Review: The Muppets (2011)
Watching The Muppets, that rare, wonderful feeling washed over me – the feeling that I was witnessing something incredibly special. In an infectious synthesis of nostalgia and post-modernism, the film is a giddy treasure, the kind of experience that reminds us just how wonderful going to the movies can be. Bright and funny, wistful and bittersweet, the movie strikes a tone that is entirely reverent to Muppet history while thrusting the legendary creatures into a new era of legitimacy. And in its light, rollicking, musical way, it sort of restores our faith that our fondest childhood memories can indeed carry on forever.
The cheeky meta-narrative directly addresses this simple fact: The Muppets have been out of the spotlight for a while. There hasn’t been an original Muppet movie since 1999’s Muppets From Space, and there hasn’t been a broadly successful Muppet flick since 1992’s A Muppet Christmas Carol. Nearly 20 years since the Muppets were last at the height of their popularity, and now we have a film that doesn’t shy away from that fact. Frank Oz, one of the original Muppet performers, who gave us the voices of Miss Piggy and Fozzie Bear among others, refused to participate in this new film because he felt it disrespected the characters by basing its story on the Muppets’ perceived fading from the public eye.
A greater miscalculation could never be made; the most wonderful thing about The Muppets is that the movie loves the Muppets. In no way could the film be more reverent than it is – this is a 2-hour love song Jim Henson’s legendary creation, one that almost certainly will usher in a new age of Muppet Mania. The story is entirely simple and delightfully self-referential: three Muppet fans take a vacation in Hollywood, where they discover that the long-dormant Muppet studio is being bought by sleazy businessman Tex Richman (Chris Cooper, relishing every bit of scenery he gets to chew) and pillaged for the oil under its foundation. When a wistful Kermit the Frog is informed of this plan, he reunites the gang for an 11th hour telethon to raise enough money to keep the studio from Tex’s evil clutches.

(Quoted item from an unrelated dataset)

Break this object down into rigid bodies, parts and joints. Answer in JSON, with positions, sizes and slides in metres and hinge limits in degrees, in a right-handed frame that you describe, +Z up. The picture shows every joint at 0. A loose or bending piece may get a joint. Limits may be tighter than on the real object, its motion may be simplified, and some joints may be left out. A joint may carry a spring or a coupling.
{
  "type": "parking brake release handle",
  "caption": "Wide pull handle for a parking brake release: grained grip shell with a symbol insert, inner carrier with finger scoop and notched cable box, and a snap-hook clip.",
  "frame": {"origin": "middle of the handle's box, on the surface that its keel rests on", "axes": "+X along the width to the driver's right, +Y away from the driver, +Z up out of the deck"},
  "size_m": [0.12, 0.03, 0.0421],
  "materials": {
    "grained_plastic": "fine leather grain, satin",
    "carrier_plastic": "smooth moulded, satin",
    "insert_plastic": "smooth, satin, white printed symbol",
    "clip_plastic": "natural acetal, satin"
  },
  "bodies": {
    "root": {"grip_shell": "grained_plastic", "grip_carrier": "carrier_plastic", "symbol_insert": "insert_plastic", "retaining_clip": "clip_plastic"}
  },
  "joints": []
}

Jason Segel and Nicholas Stoller wrote this screenplay, which is one of the year’s best – truly. It takes full advantage of the intentional leaps of logic that the Muppets have always embraced in order to lay very simple narrative groundwork for a Muppet reunion, hits all the familiar Muppet touchstones, creates new comic inventions in the Jim Henson spirit, and achieves surprising emotional depth in its characters.
Kermit misses his Muppet friends – especially long-lost love, Miss Piggy. In fact, the entire Muppet gang longs to be embraced once again, after years of loneliness and separation. The film’s real-life characters are stand-ins for the audience – lifelong fans who want to see a Muppet revival. Most fervent is Walter (voiced by Peter Linz), himself a Muppet, though he was born to human parents and lives with his human brother, Gary (Segel). Walter sees the differences between himself and the rest of the world, and has spent his life idolizing the Muppets because he identifies with them. How Walter meets and later integrates with the Muppets is one of the film’s great thematic joys – it is a coming-of-age story for a Muppet living in a world of humans.
The Muppets unfurls in equal bursts of humor and heart, propelled by the usual Muppet blend of self-referential jokes, goofy gags, celebrity cameos, and ebullient musical numbers. Its central anthem, “Life’s a Happy Song,” is a joyous classic that plays as sunny and earnest but also functions as a commentary on the general silliness of sunny, earnest musical numbers (it should be nominated for the Best Original Song Oscar – and probably win). It is part and parcel of a story and screenplay that embraces the Muppet lore while also commenting on it, squarely placing the legendary characters in a “Today” that is at once modern and old-fashioned, narratively simple and thematically complex. All of the performances are purposely outsized and BIG, the musical numbers work beautifully, and the story’s emotional resonance is undeniable. By the end, I had that infectious feeling that happens as a great Broadway musical comes to a sweeping conclusion. Except The Muppets combines that feeling with all the tools that make cinema unique. It’s like the best of both worlds. And Jason Segel is some kind of genius for being able to make a revival like this work.